Design of the Chassis and Locomotion System for a Mobile Robot

Abstract

MARVIN, the Mobile Autonomous Robotic Vehicle for Indoor Navigation, has undergone a comprehensive transformation. It evolved from a state where essential components were missing, including the drive platform, and central controller. The project's re-use goal focused on integrating existing electronics to fulfil essential functions such as power supply, interfacing with the torso actuators, and sensor integration, and using motors and wheels from a prior implementation. Additionally, an Intel NUC computer running ROS2 was integrated to enable precise control through the use of rotary encoders and a dual-channel motor driver with regenerative braking capabilities. In the software domain, MARVIN's development involved creating dedicated ROS2 nodes for motor control, torso management, and sensor interaction.
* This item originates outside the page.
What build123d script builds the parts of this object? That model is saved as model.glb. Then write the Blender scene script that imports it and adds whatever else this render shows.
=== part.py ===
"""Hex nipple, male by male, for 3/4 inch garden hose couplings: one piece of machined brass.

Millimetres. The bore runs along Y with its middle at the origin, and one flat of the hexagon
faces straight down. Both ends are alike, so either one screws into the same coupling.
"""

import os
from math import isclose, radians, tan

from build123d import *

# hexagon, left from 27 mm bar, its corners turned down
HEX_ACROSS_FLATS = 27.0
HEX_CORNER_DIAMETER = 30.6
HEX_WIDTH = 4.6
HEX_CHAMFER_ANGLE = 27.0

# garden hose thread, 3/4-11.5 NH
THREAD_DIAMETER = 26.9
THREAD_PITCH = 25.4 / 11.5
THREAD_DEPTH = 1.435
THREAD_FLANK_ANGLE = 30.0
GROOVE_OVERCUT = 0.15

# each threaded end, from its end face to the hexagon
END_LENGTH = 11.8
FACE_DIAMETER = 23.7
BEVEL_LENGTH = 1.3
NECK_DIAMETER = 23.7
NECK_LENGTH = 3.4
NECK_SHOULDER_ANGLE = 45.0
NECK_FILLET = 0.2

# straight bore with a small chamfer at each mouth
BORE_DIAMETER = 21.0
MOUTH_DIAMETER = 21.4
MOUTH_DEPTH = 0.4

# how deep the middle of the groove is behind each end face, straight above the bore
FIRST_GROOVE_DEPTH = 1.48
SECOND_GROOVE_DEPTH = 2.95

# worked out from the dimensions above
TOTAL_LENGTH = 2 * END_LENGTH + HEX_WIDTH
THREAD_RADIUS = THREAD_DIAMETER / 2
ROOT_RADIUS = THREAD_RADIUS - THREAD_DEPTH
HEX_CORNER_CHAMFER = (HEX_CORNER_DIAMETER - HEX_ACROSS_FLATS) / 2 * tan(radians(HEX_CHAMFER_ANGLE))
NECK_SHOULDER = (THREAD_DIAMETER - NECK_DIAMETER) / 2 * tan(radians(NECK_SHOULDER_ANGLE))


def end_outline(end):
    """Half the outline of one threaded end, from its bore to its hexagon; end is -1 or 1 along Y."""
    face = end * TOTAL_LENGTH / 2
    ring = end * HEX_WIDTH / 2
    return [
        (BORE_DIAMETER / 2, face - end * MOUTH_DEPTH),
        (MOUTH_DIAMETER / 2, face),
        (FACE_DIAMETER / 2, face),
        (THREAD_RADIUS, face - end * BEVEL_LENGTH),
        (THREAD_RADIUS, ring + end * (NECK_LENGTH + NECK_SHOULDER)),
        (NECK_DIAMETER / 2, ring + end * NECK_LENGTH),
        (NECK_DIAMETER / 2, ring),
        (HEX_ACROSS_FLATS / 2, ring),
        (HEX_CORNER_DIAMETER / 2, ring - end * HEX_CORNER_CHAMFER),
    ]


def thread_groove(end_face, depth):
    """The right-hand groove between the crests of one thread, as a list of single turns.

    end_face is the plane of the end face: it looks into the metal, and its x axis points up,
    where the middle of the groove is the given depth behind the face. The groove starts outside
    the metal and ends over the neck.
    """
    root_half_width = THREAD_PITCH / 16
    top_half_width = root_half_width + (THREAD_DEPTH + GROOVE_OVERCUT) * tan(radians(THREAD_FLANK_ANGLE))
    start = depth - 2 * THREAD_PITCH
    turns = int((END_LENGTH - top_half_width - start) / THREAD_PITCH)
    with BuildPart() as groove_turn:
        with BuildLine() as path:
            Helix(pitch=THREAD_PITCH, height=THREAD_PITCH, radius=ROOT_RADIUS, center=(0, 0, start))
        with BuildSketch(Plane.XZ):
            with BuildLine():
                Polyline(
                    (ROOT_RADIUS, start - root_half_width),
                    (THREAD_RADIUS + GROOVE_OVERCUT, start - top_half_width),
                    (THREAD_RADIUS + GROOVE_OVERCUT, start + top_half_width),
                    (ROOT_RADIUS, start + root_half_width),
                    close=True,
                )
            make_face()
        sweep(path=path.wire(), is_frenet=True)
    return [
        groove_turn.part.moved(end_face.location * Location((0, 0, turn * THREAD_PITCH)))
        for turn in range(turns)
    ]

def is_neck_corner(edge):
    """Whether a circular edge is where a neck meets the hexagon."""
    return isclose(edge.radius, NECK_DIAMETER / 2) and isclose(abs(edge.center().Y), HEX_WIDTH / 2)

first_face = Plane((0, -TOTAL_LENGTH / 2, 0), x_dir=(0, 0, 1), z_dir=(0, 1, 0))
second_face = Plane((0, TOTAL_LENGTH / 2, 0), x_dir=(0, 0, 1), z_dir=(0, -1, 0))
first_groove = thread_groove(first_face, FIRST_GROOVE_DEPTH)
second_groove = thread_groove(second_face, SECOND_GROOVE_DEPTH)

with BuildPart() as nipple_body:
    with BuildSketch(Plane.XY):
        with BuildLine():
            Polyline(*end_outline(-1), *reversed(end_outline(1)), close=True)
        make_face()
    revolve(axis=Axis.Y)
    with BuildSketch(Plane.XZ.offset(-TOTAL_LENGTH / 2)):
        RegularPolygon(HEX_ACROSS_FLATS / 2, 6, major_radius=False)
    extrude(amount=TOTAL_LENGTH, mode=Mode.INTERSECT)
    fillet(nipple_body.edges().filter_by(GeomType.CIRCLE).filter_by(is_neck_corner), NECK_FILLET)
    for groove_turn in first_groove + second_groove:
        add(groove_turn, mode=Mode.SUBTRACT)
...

Notably, the project encountered a challenge with the sensor board due to the absence of available documentation and original code. Consequently, the project required the development of basic firmware based on available datasheets to facilitate its seamless integration. An abstraction layer was introduced to streamline message publication, enhancing adaptability. MARVIN now stands as a versatile platform, poised for applications in security and human-robot interaction research. It encapsulates the project's commitment to advancing robotics technology while showcasing dedication to sustainability through the re-use of existing electronics. This valuable platform offers numerous possibilities for innovation and experimentation across various domains.